-- BEGIN Extracted information --
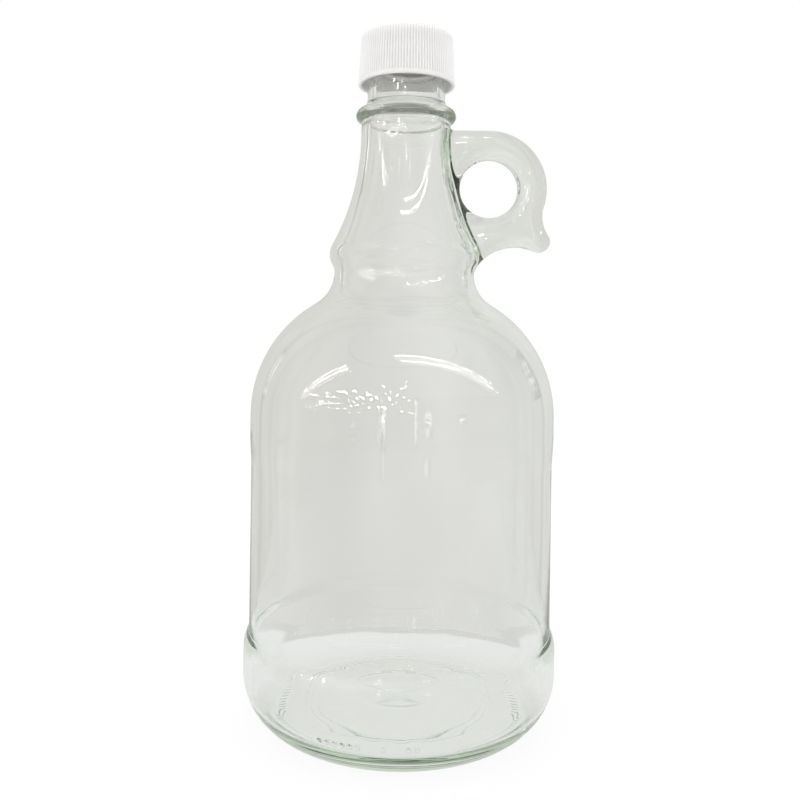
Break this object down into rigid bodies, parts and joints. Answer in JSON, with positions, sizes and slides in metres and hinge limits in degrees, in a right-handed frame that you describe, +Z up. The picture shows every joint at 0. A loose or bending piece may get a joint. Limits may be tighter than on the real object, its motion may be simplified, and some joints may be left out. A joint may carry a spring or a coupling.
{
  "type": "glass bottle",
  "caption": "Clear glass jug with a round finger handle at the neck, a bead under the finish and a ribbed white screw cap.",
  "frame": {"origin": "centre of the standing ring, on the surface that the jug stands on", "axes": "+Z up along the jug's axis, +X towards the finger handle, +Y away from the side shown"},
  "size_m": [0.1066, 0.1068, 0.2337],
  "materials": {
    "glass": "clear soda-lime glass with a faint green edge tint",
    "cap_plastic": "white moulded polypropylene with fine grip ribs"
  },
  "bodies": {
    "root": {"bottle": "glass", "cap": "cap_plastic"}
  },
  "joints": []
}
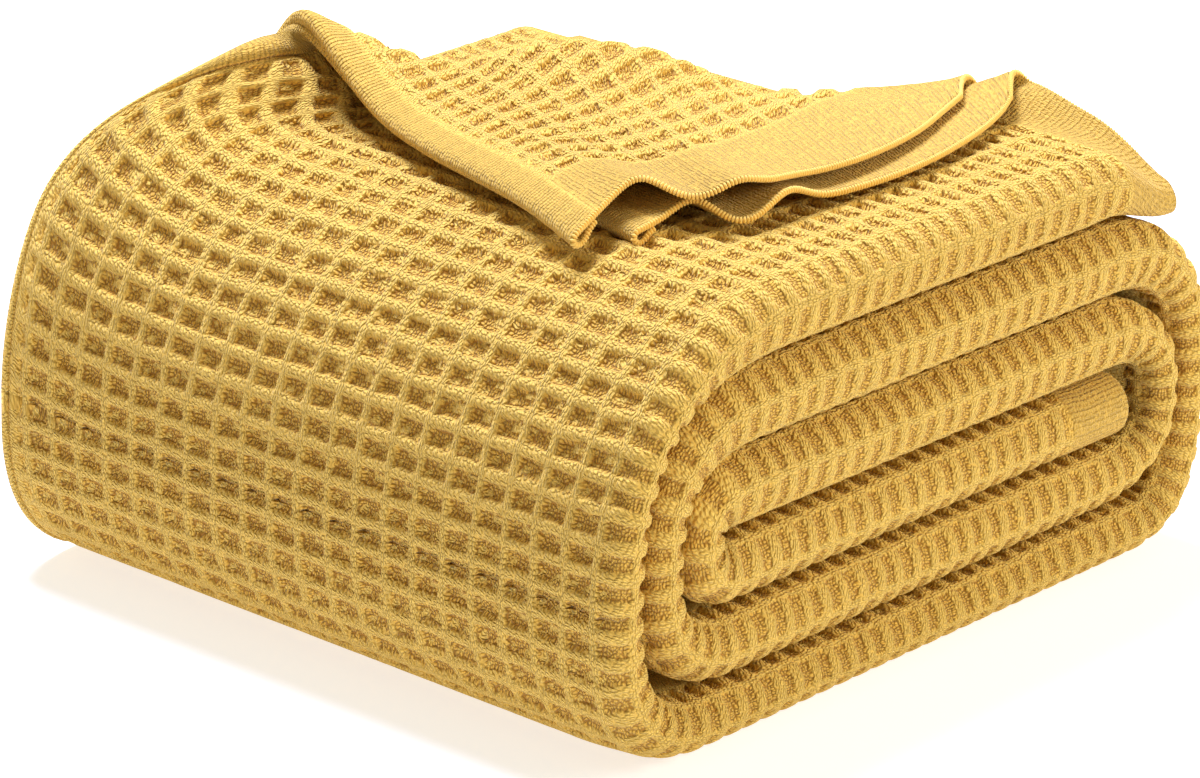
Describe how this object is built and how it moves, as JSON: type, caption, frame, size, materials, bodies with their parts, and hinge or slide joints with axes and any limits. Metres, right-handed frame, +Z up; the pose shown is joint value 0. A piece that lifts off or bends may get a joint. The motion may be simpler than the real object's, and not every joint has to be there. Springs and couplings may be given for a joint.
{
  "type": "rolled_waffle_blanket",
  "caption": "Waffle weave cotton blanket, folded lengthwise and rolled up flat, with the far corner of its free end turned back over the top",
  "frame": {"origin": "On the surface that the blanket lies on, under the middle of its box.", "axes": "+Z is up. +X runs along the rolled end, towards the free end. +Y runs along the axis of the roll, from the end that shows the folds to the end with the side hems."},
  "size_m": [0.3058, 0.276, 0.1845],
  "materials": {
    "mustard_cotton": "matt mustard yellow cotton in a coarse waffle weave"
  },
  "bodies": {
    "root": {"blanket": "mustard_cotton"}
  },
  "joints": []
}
-- END Extracted information --
--- Exercise instructions ---
Repeat each record exactly, leaving nothing out.

--- Result of this task ---
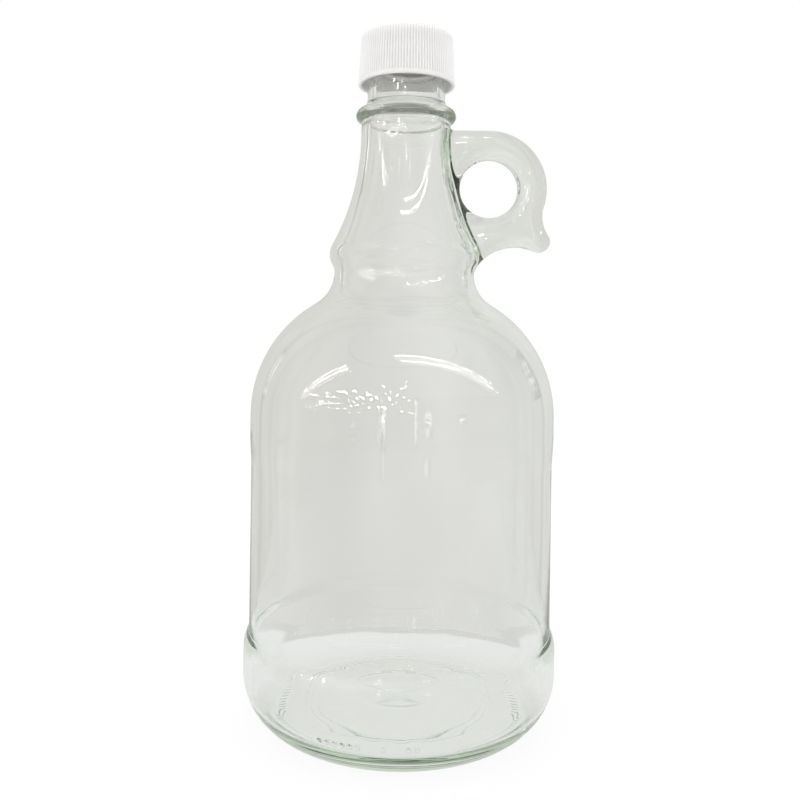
Break this object down into rigid bodies, parts and joints. Answer in JSON, with positions, sizes and slides in metres and hinge limits in degrees, in a right-handed frame that you describe, +Z up. The picture shows every joint at 0. A loose or bending piece may get a joint. Limits may be tighter than on the real object, its motion may be simplified, and some joints may be left out. A joint may carry a spring or a coupling.
{
  "type": "glass bottle",
  "caption": "Clear glass jug with a round finger handle at the neck, a bead under the finish and a ribbed white screw cap.",
  "frame": {"origin": "centre of the standing ring, on the surface that the jug stands on", "axes": "+Z up along the jug's axis, +X towards the finger handle, +Y away from the side shown"},
  "size_m": [0.1066, 0.1068, 0.2337],
  "materials": {
    "glass": "clear soda-lime glass with a faint green edge tint",
    "cap_plastic": "white moulded polypropylene with fine grip ribs"
  },
  "bodies": {
    "root": {"bottle": "glass", "cap": "cap_plastic"}
  },
  "joints": []
}
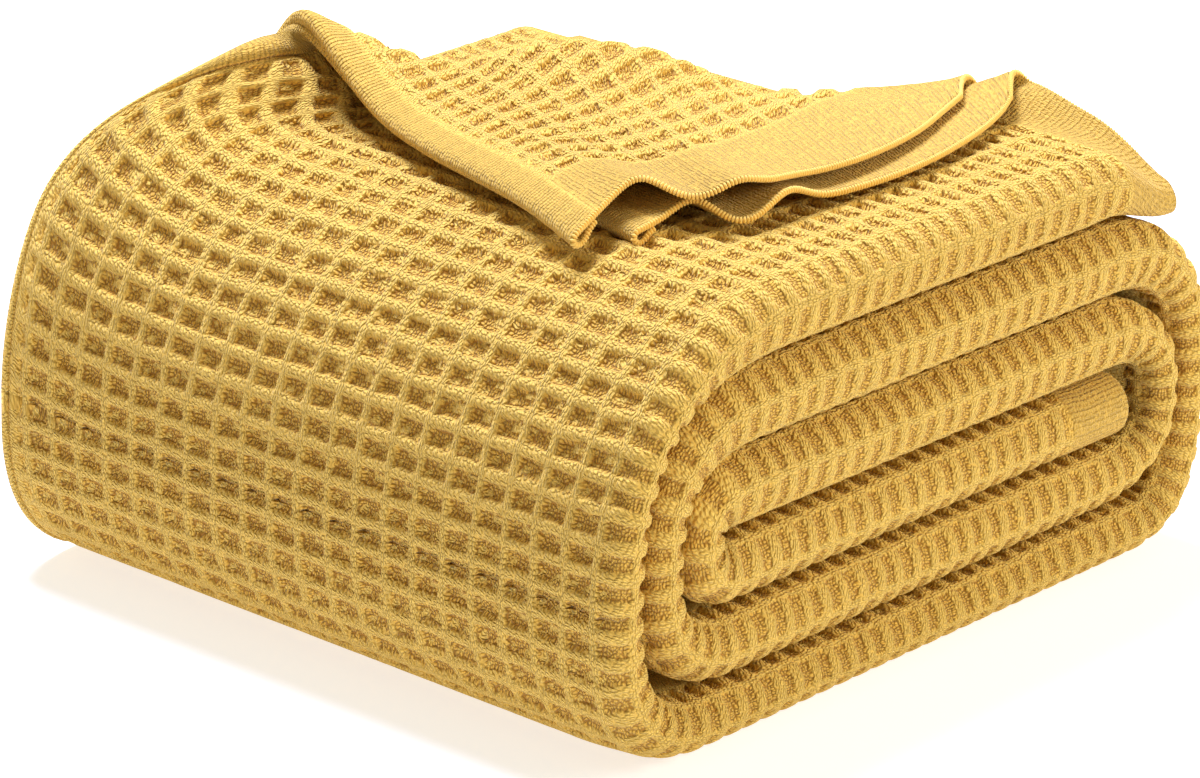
Describe how this object is built and how it moves, as JSON: type, caption, frame, size, materials, bodies with their parts, and hinge or slide joints with axes and any limits. Metres, right-handed frame, +Z up; the pose shown is joint value 0. A piece that lifts off or bends may get a joint. The motion may be simpler than the real object's, and not every joint has to be there. Springs and couplings may be given for a joint.
{
  "type": "rolled_waffle_blanket",
  "caption": "Waffle weave cotton blanket, folded lengthwise and rolled up flat, with the far corner of its free end turned back over the top",
  "frame": {"origin": "On the surface that the blanket lies on, under the middle of its box.", "axes": "+Z is up. +X runs along the rolled end, towards the free end. +Y runs along the axis of the roll, from the end that shows the folds to the end with the side hems."},
  "size_m": [0.3058, 0.276, 0.1845],
  "materials": {
    "mustard_cotton": "matt mustard yellow cotton in a coarse waffle weave"
  },
  "bodies": {
    "root": {"blanket": "mustard_cotton"}
  },
  "joints": []
}